Short task: Below is a block of data; give all of it again word for word.
[Recorded information start]
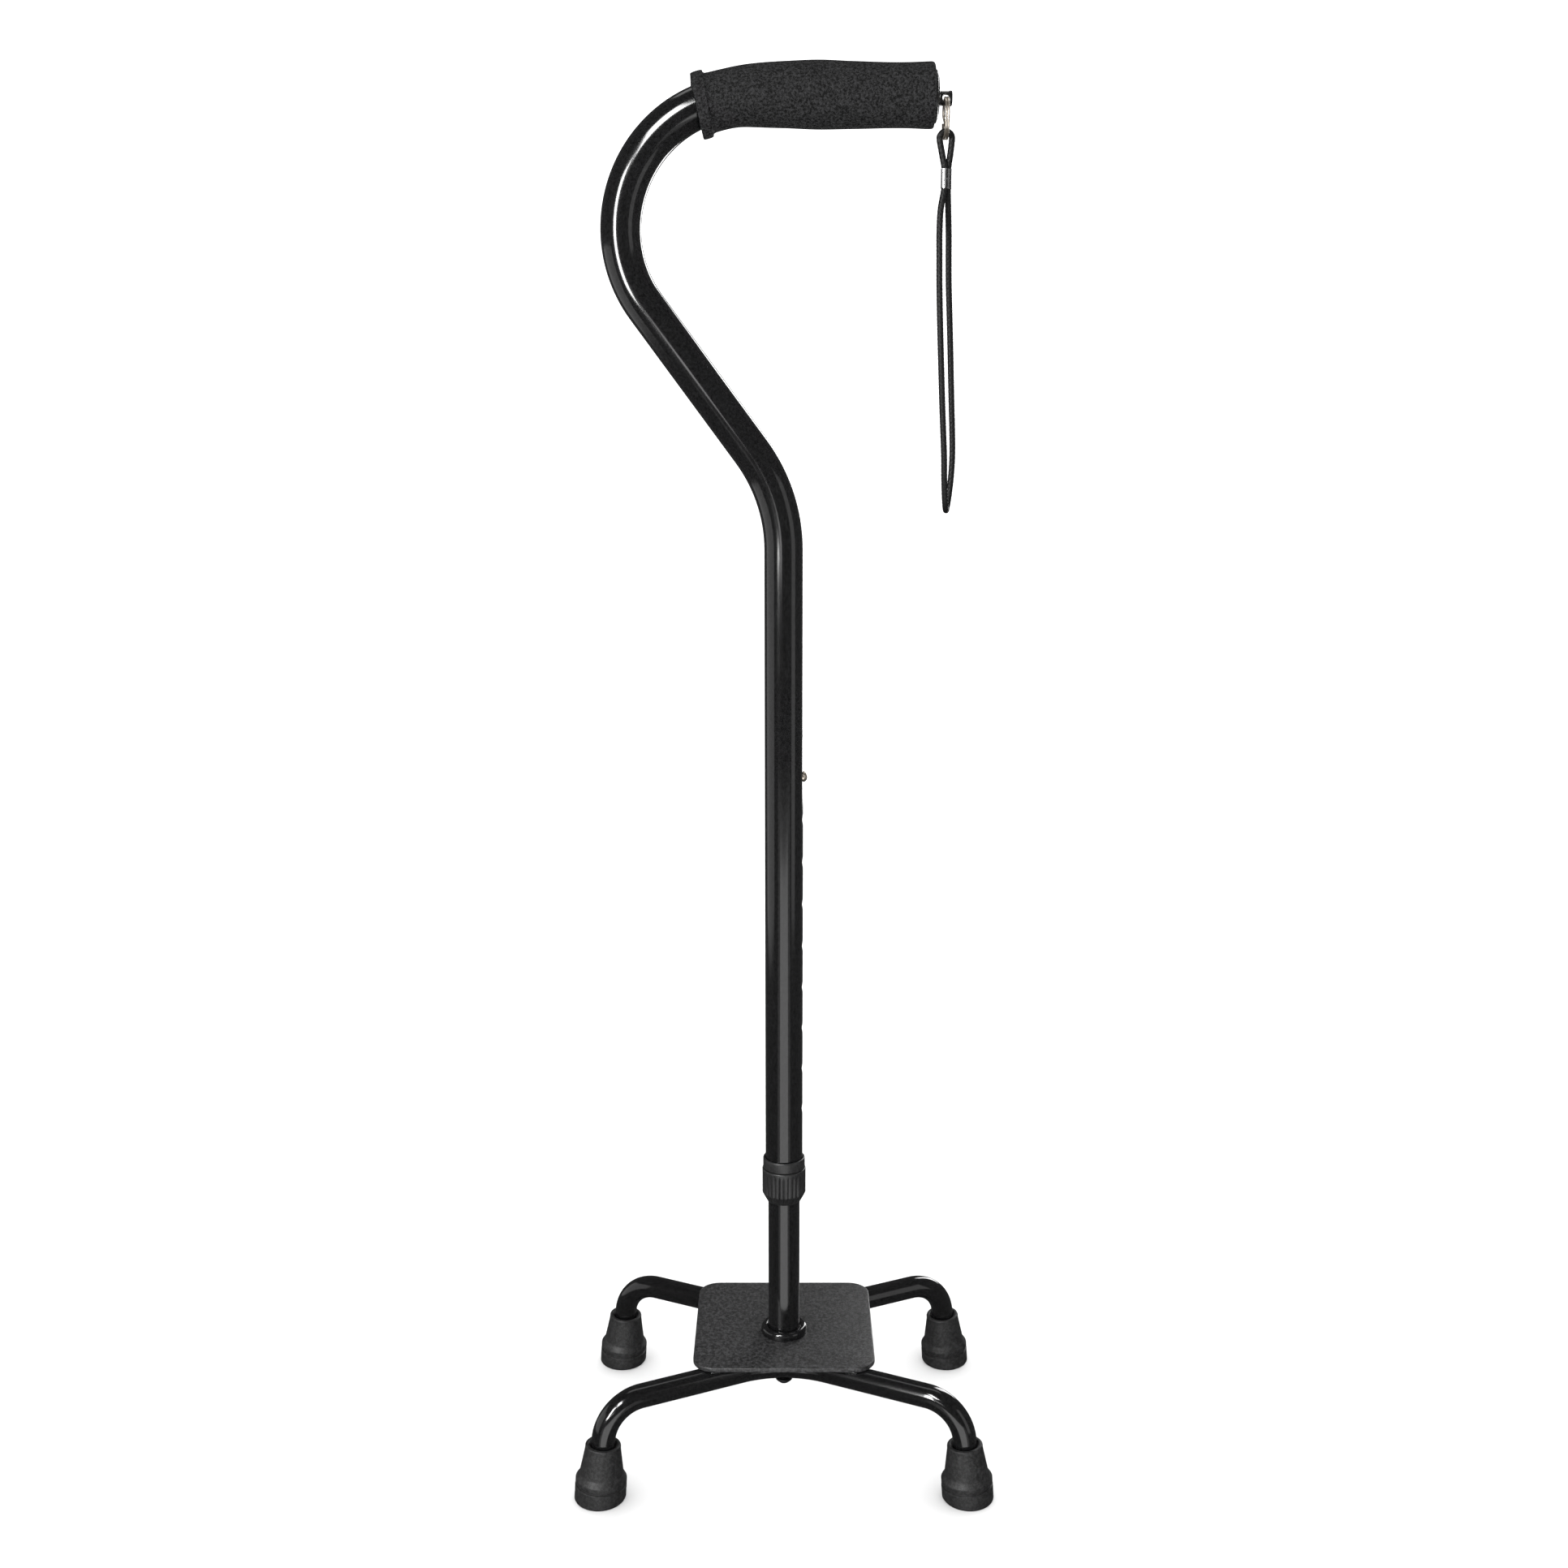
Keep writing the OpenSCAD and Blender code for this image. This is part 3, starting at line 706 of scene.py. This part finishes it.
def tube_bushing():
    """A rim round the handle tube's end over a threaded sleeve."""
    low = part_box("tube_bushing")[0].z / MM
    seat = HANDLE_OD / 2 + 0.02
    bore, root, crest, rim, pitch = 9.6, 11.7, 12.1, 12.6, 1.4
    thread = []
    for i in range(int((NUT_HIGH.z - low - 3) / pitch)):
        z = low + 1.5 + pitch * i
        thread += [(root, z), (crest, z + 0.5), (crest, z + 0.8), (root, z + 1.3)]
    body = lathe("tube_bushing_body", [
        (bore, low, 0.2), (root, low, 0.4), *thread, (root, NUT_HIGH.z - 0.3),
        (crest, NUT_HIGH.z + 0.1), (rim, NUT_HIGH.z + 0.5, 0.3), (rim, RIM_TOP, 0.8),
        (seat + 0.38, RIM_TOP, 0.3), (seat, RIM_TOP - 0.8), (seat, HANDLE_BOTTOM),
        (bore, HANDLE_BOTTOM),
    ], on_stem(), sides=128, steps=4)
    return settle(body, "handle", "black_plastic", COLLAR_PLASTIC, "tube_bushing")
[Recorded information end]
Exercise solution:
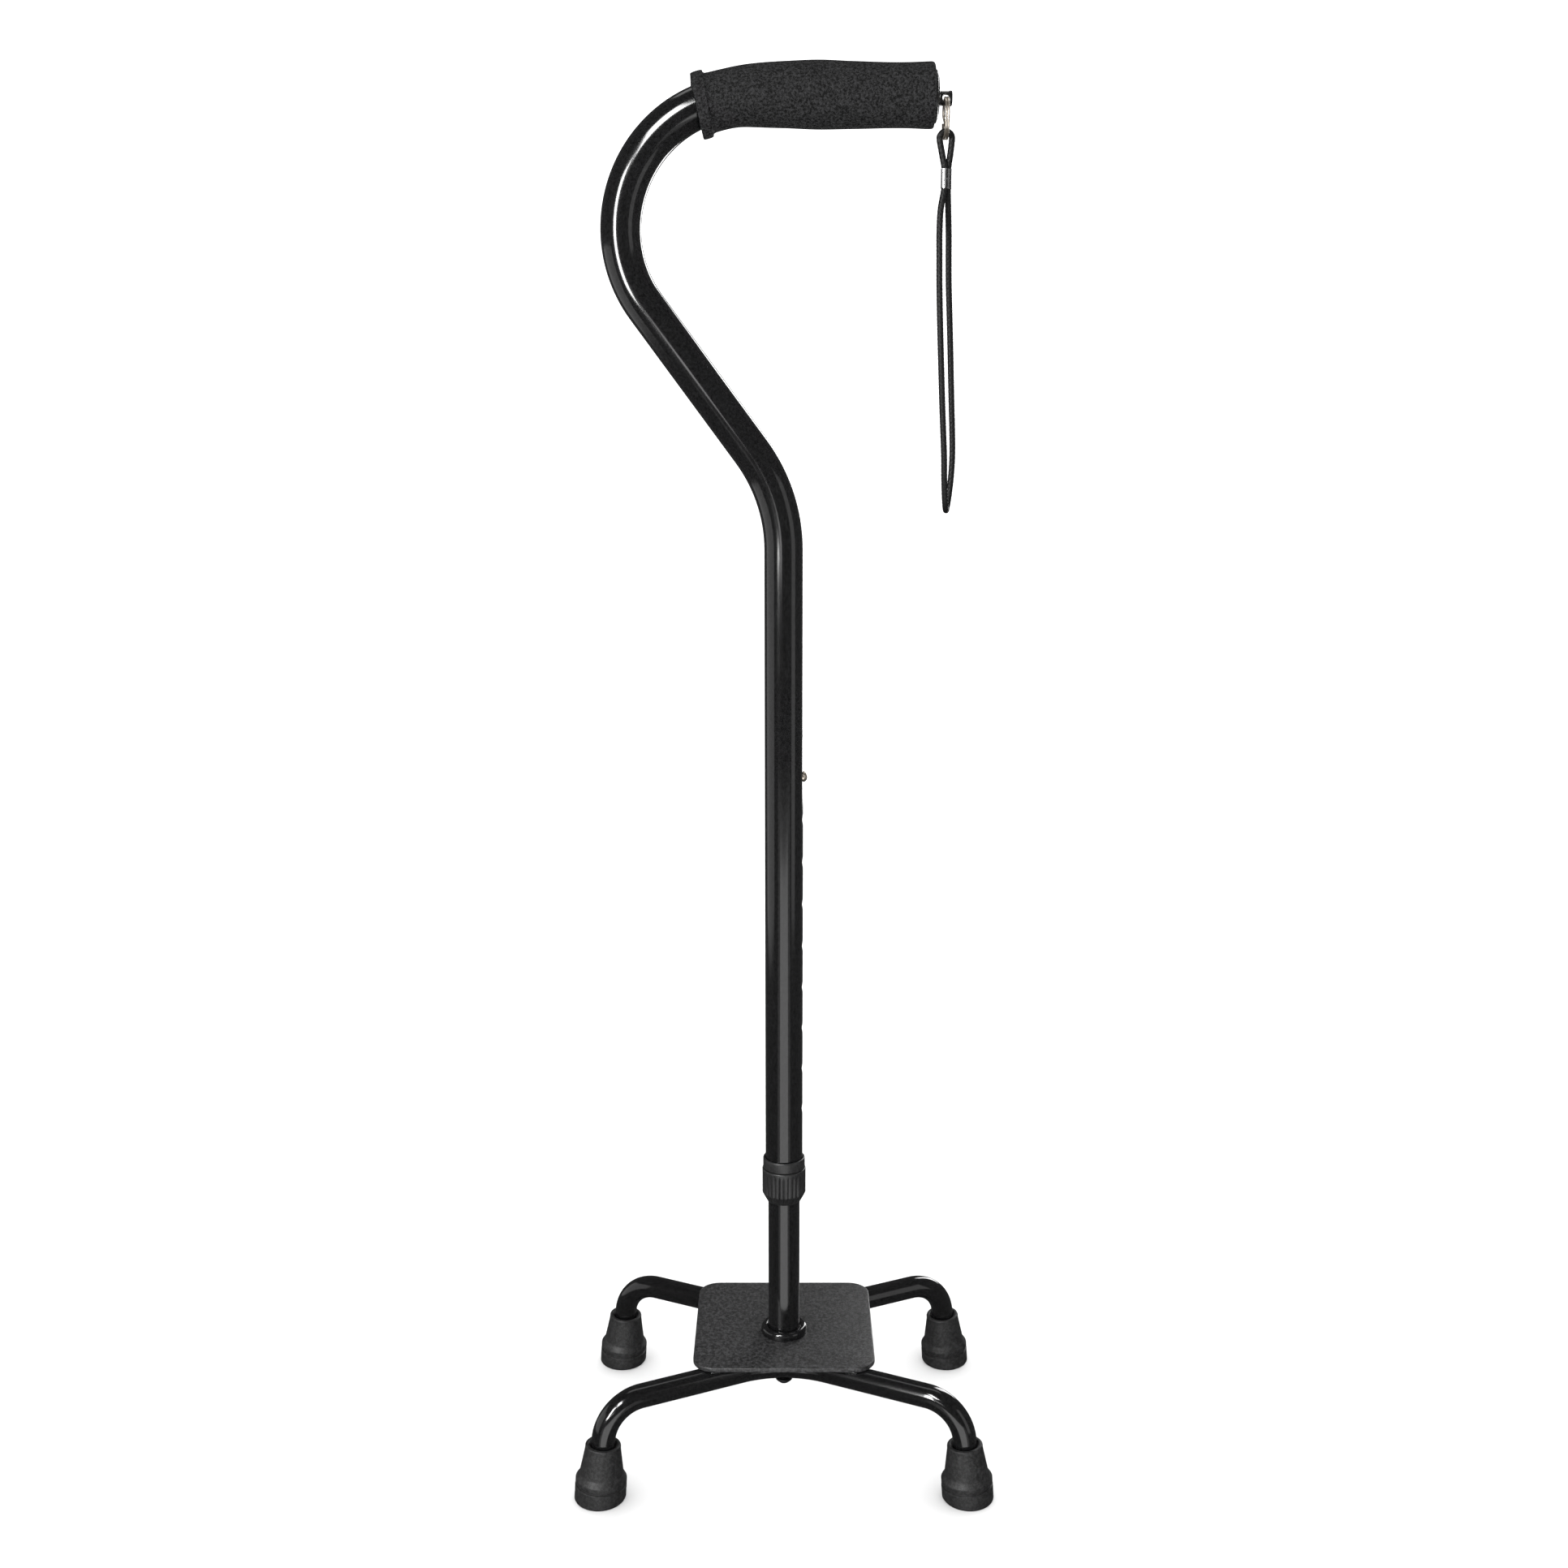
Keep writing the OpenSCAD and Blender code for this image. This is part 3, starting at line 706 of scene.py. This part finishes it.
def tube_bushing():
    """A rim round the handle tube's end over a threaded sleeve."""
    low = part_box("tube_bushing")[0].z / MM
    seat = HANDLE_OD / 2 + 0.02
    bore, root, crest, rim, pitch = 9.6, 11.7, 12.1, 12.6, 1.4
    thread = []
    for i in range(int((NUT_HIGH.z - low - 3) / pitch)):
        z = low + 1.5 + pitch * i
        thread += [(root, z), (crest, z + 0.5), (crest, z + 0.8), (root, z + 1.3)]
    body = lathe("tube_bushing_body", [
        (bore, low, 0.2), (root, low, 0.4), *thread, (root, NUT_HIGH.z - 0.3),
        (crest, NUT_HIGH.z + 0.1), (rim, NUT_HIGH.z + 0.5, 0.3), (rim, RIM_TOP, 0.8),
        (seat + 0.38, RIM_TOP, 0.3), (seat, RIM_TOP - 0.8), (seat, HANDLE_BOTTOM),
        (bore, HANDLE_BOTTOM),
    ], on_stem(), sides=128, steps=4)
    return settle(body, "handle", "black_plastic", COLLAR_PLASTIC, "tube_bushing")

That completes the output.